As God formulated and thought about creating some THING, what existed was darkness.
There was God, the Beginning.
And there was a blank page.
I’ve contemplated whether the empty space was white or dark, but since scripture refers to God as the light, I believe the empty space was dark before God changed it to light because of His light.
Since God is Omnipresent (the ultimate time traveler), I believe God could see everything for all time that would transpire in the heavens and the earth.
All of God’s hopes and dreams for heaven and earth became part of creation. God is also Omnipotent, all powerful, and Omniscient, all knowing. In that moment when God created the heavens and the earth, He saw everything that was and is and is to come.
God was there in the dark before he created the heavens and the earth, and in my darkest hours and your darkest hours, God was and is there. He will be there with all the power and knowledge HE has (which encompasses everything). From the beginning God had/has a plan for earth.

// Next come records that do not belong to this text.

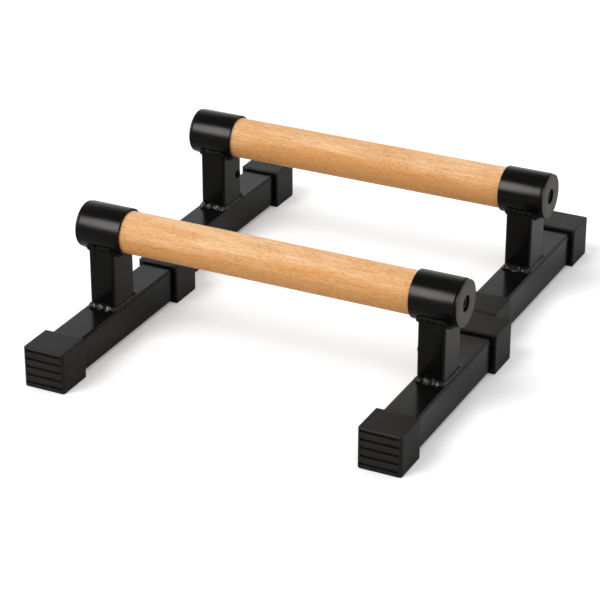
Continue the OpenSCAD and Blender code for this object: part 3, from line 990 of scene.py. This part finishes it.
def loop_round_upright(side, z):
    """A closed loop of points round the upright's outside, at one height."""
    points = []
    for cx, cy, first in ((1, 1, 0), (-1, 1, 90), (-1, -1, 180), (1, -1, 270)):
        for k in range(CORNER_STEPS + 1):
            angle = math.radians(first + 90 * k / CORNER_STEPS)
            x = cx * (UPRIGHT_W / 2 - UPRIGHT_CORNER) + UPRIGHT_CORNER * math.cos(angle)
            y = cy * (UPRIGHT_D / 2 - UPRIGHT_CORNER) + UPRIGHT_CORNER * math.sin(angle)
            points.append((side * STAND_X + x, y, z))
    return closed_loop("weld path", points)


for number, (stand, side) in enumerate(STANDS.items(), start=1):
    shift = SHIFT_BY_STAND * number
    foot = weld.run(loop_round_upright(side, BEAM_TOP), "foot weld bead", Front=UPRIGHT_D / 2, Shift=shift,
                    Material=FINISHES["weld_paint"], **FOOT_BEAD)
    settle(foot, f"{stand}_foot_weld", "bead")
    # The bead under the sleeve takes the weld paint with painted shade.
    upper = weld.run(loop_round_upright(side, 0.0), "sleeve weld bead", Front=UPRIGHT_D / 2,
                     Shift=shift + SHIFT_OF_UPPER, Material=FINISHES["thin_weld_paint"], **SLEEVE_BEAD)
    settle(upper, f"{stand}_sleeve_weld", "bead")
    print(stand, "welds:", len(foot.polygons) + len(upper.polygons), "faces")

# %% [markdown]
# Uprights, beams, washers and inserts have the right shape already: rectangular tube with its rolled
# corners, and plain rings. They keep it, and take their finish through their material slots.

# %% Finish the nodes that keep their shape
KEPT = {"upright": "black_paint", "beam": "black_paint", "washers": "fastener_steel",
        "inserts": "fastener_steel"}
kept_nodes = {name: KEPT[name.split("_")[-1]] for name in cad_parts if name.split("_")[-1] in KEPT}
for name, finish_name in kept_nodes.items():
    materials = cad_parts[name].data.materials
    materials.clear()
    materials.append(FINISHES[finish_name])
print("nodes that keep their shape:", len(kept_nodes))

# %% [markdown]
# ## Studio
# The photograph has a seamless white ground with a soft shadow close to the feet. The ground is a little
# grey to the light that bounces off it, white to the camera, with a trace of its own light, and between the
# two in the mirror of the paint. It keeps the shadows.

# %% Floor
GROUND_HALF = 14.0
GROUND_GREY = (0.76, 0.76, 0.76, 1)
WHITE = (1, 1, 1, 1)
GROUND_GLOW, MIRRORED_SHARE = 0.20, 0.25
ground_corners = [(x * GROUND_HALF, y * GROUND_HALF, 0) for x, y in ((-1, -1), (1, -1), (1, 1), (-1, 1))]
ground_mesh = raw_mesh("studio floor", ground_corners, faces=[(0, 1, 2, 3)])
floor = new_object("studio_floor", ground_mesh)
ground = Finish("white ground", Roughness=0.9, Specular_IOR_Level=0.0, Emission_Color=WHITE)
paths = ground.node("ShaderNodeLightPath").outputs
whiteness = ground.math("MAXIMUM", paths["Is Camera Ray"], paths["Is Transmission Ray"])
whiteness = ground.math("MAXIMUM", whiteness, ground.times(paths["Is Glossy Ray"], MIRRORED_SHARE))
glow = ground.times(paths["Is Camera Ray"], GROUND_GLOW)
ground.drive(Base_Color=ground.blend(whiteness, GROUND_GREY, WHITE), Emission_Strength=glow)
floor.data.materials.append(ground.material)
print("ground:", 2 * GROUND_HALF, "m wide")

# %% [markdown]
# The sky is white to the camera, and lights the scene about twice as much from overhead as from the side.
# The paint mirrors another sky: bright near the horizon and dim overhead, with a soft box at the upper
# left that gives the sleeves their highlight. The box shows only in the first mirror that a ray meets.

# %% Sky
LIGHT_AT_SIDE, LIGHT_OVERHEAD = 0.42, 0.86
GLOSS_AT_SIDE, GLOSS_OVERHEAD = 1.24, 0.28
GLOSS_FADES = (0.46, 0.88)
SOFTBOX_SIDE = Vector((-0.40, -0.74, 0.54)).normalized()
SOFTBOX_SPREAD, SOFTBOX_STRENGTH = math.radians(25), 19.0
FIRST_MIRROR = 2.5
world = bpy.data.worlds.new("even sky")
bpy.context.scene.world = world
world.use_nodes = True
sky = Graph(world.node_tree)
rays = sky.node("ShaderNodeLightPath").outputs
aim = sky.add("ShaderNodeTexCoord", outlet="Generated")
height = sky.parts(aim)["Z"]
lighting = sky.span(height, LIGHT_AT_SIDE, LIGHT_OVERHEAD)
mirror_sky = sky.span(height, GLOSS_AT_SIDE, GLOSS_OVERHEAD, *GLOSS_FADES, kind="SMOOTHSTEP")
toward_box = sky.dot(aim, SOFTBOX_SIDE)
softbox = sky.span(toward_box, 0.0, SOFTBOX_STRENGTH, math.cos(SOFTBOX_SPREAD), 1.0, kind="SMOOTHSTEP")
in_first = sky.math("LESS_THAN", rays["Ray Depth"], FIRST_MIRROR)
mirror_sky = sky.math("MULTIPLY_ADD", softbox, in_first, mirror_sky)
strength = sky.mix(rays["Is Glossy Ray"], lighting, mirror_sky)
strength = sky.mix(rays["Is Camera Ray"], strength, 1.0)
background = world.node_tree.nodes["Background"]
sky.feed(background.inputs["Color"], WHITE)
sky.feed(background.inputs["Strength"], strength)
print("sky:", len(sky.tree.nodes), "nodes")

# %% [markdown]
# One broad, weak sun from the upper left gives the soft shadows. It is left out of the gloss, where the
# soft box takes its place.

# %% Sun
SUN_SIDE = Vector((-0.31, -0.54, 0.78)).normalized()
sun = new_object("soft sun", bpy.data.lights.new("soft sun", "SUN"))
sun.data.energy = 1.27
sun.data.angle = math.radians(27)
sun.rotation_euler = SUN_SIDE.to_track_quat("Z", "Y").to_euler()
sun.visible_glossy = False
print("sun:", sun.data.energy, "over", round(math.degrees(sun.data.angle)), "degrees")

# %% [markdown]
# The camera stands where the photograph was taken: its place, direction and lens were worked out from the
# corners and ellipses of the front bar. The lens is given in pixels of the square picture.

# %% Camera
CAMERA_PLACE = (0.8349, -1.7223, 0.9524)
YAW, PITCH = math.radians(26.45), math.radians(-26.08)
FOCAL_PIXELS, PICTURE_PIXELS = 2329.0, 600.0
SENSOR = 36.0
camera = new_object("camera", bpy.data.cameras.new("camera"))
ahead = Vector((-math.sin(YAW) * math.cos(PITCH), math.cos(YAW) * math.cos(PITCH), math.sin(PITCH)))
camera.location = CAMERA_PLACE
camera.rotation_euler = ahead.to_track_quat("-Z", "Y").to_euler()
camera.data.sensor_width = SENSOR
camera.data.lens = FOCAL_PIXELS * SENSOR / PICTURE_PIXELS
camera.data.clip_end = 60.0
bpy.context.scene.camera = camera
bpy.context.scene.view_settings.view_transform = "Standard"
print("camera lens:", round(camera.data.lens, 1), "mm")
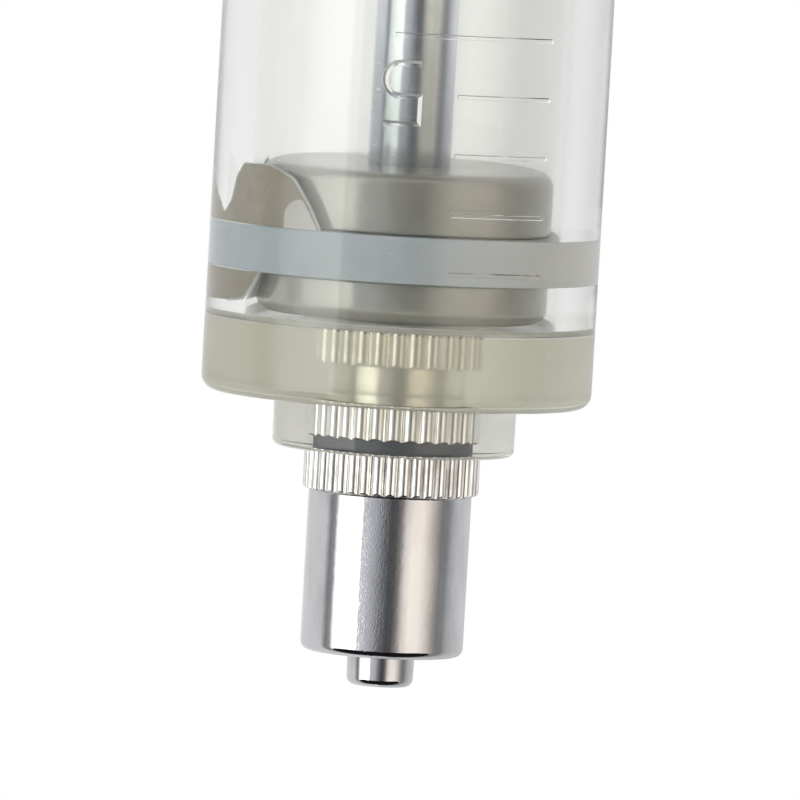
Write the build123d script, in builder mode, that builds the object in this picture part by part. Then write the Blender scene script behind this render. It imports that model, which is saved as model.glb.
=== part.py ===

That plan includes you. That plan includes me. Even though I don’t know the fullness of God’s plan for me and you may not know the fullness of God’s plan for you, THERE IS A PLAN.
I don’t know about you, but I am counting on that! I expect that when the whole of my life is almost done, I will be able to look back and say, “Oh, now I see.”
It might be nice to have some idea how it will unfold, but I suspect that I might not understand it today even if I saw it.
For now...I am grateful that in our ‘dark’ hours before God created the heavens and the earth, He KNEW. I am grateful that in my ‘dark’ hours, God knew. I am grateful that in your ‘dark’ hours, God knows.
Today’s Spiritual Practice is: Sit with God in the Dark
Spend time sitting in silence in the dark with God. Hear God whisper your name and let God love you.